This is Part Two of a two-part series. Find Part One here.
A Deeper Union
Although – as noted in the introduction to this essay – the two wings of psychological growth and contemplative practice are often seen in a kind of tension, actually they support each other profoundly.
A single great wing, really.
For starters, they intertwine in multiple ways that make them “non-dual.” For example, the repeated act of simply being with something – the smell of an orange, the sensation of the breath in the belly, a memory of summer camp – cannot help but cultivate many wholesome qualities in the mind and heart, such as mindfulness, concentration, detachment, and wisdom. And just being with difficult experiences – really experiencing your experience – is one of the premier methods in psychology for helping them to release from the mind and body. Similarly, working with anything skillfully requires mindful awareness as well as close attention to the details of inner experience and the outer world.
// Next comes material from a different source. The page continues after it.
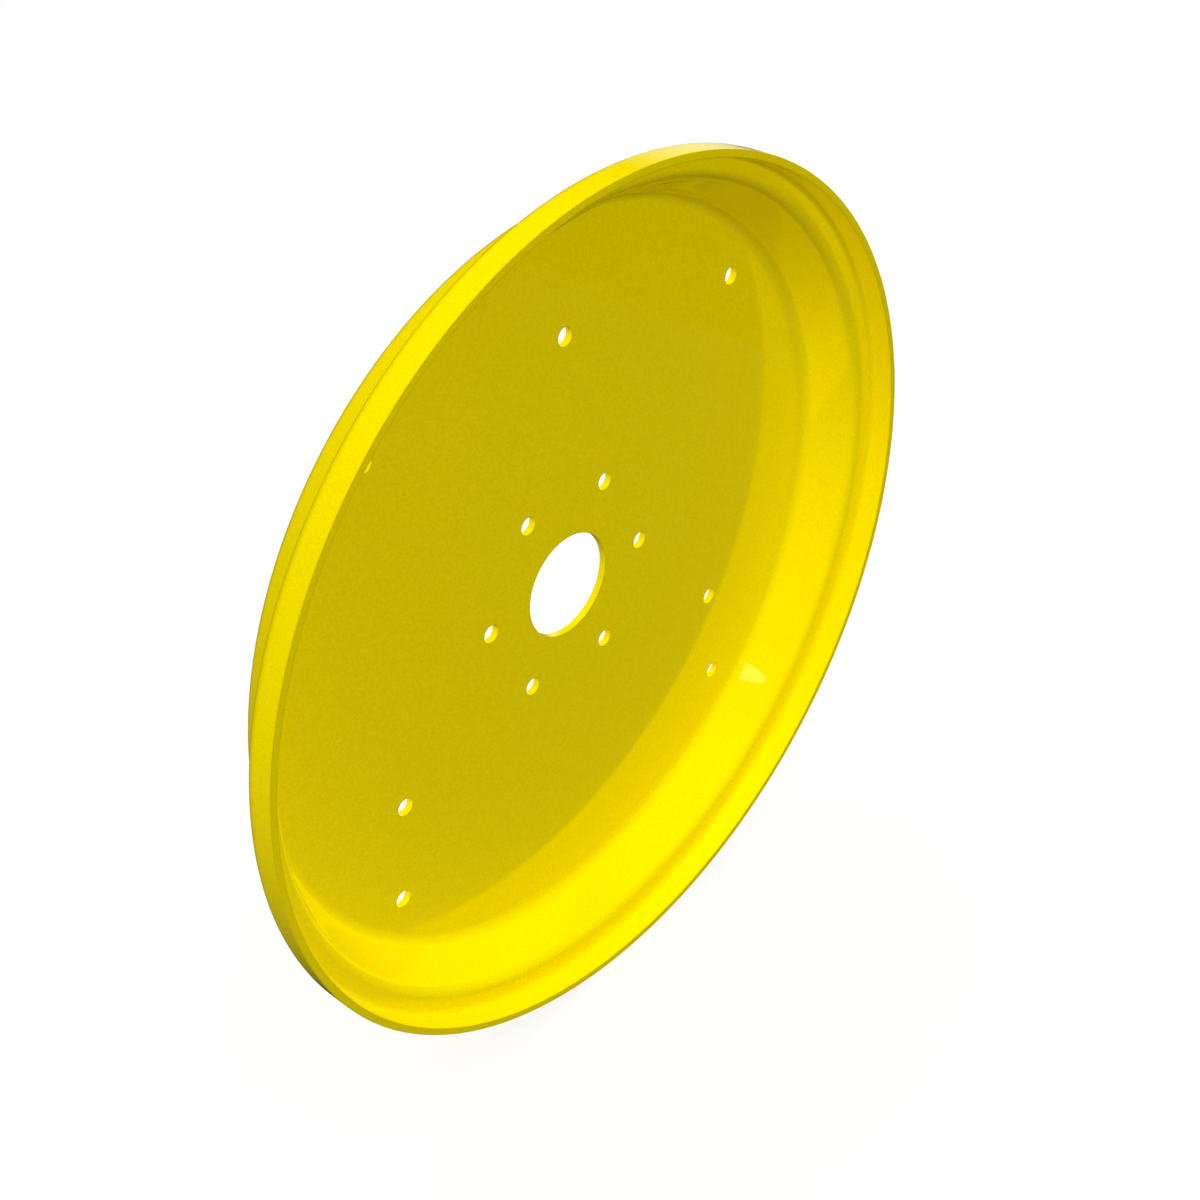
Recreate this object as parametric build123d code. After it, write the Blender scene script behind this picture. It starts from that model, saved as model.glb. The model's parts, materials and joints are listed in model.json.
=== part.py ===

We should be with what it’s like to work with something; then the act of working with itself becomes the object of spacious attentiveness. For example, in meditation, you are often aware of the skillful (and not so skillful) efforts in your mind to remain aware. On the other hand, we should cultivate and thus work with the capacity to sustain choiceless awareness – a faculty of the mind (and certainly the brain) like any other.
Both wings share qualities of investigation – though in working with, this is particularly directed and active – which is one of the seven factors of enlightenment, and some might say the most fundamental one. In the same way, both wings are the
result of positive intentions. In other words, they arise from common causes; to risk another metaphor, they are the mighty limbs of a tree growing out of a single trunk.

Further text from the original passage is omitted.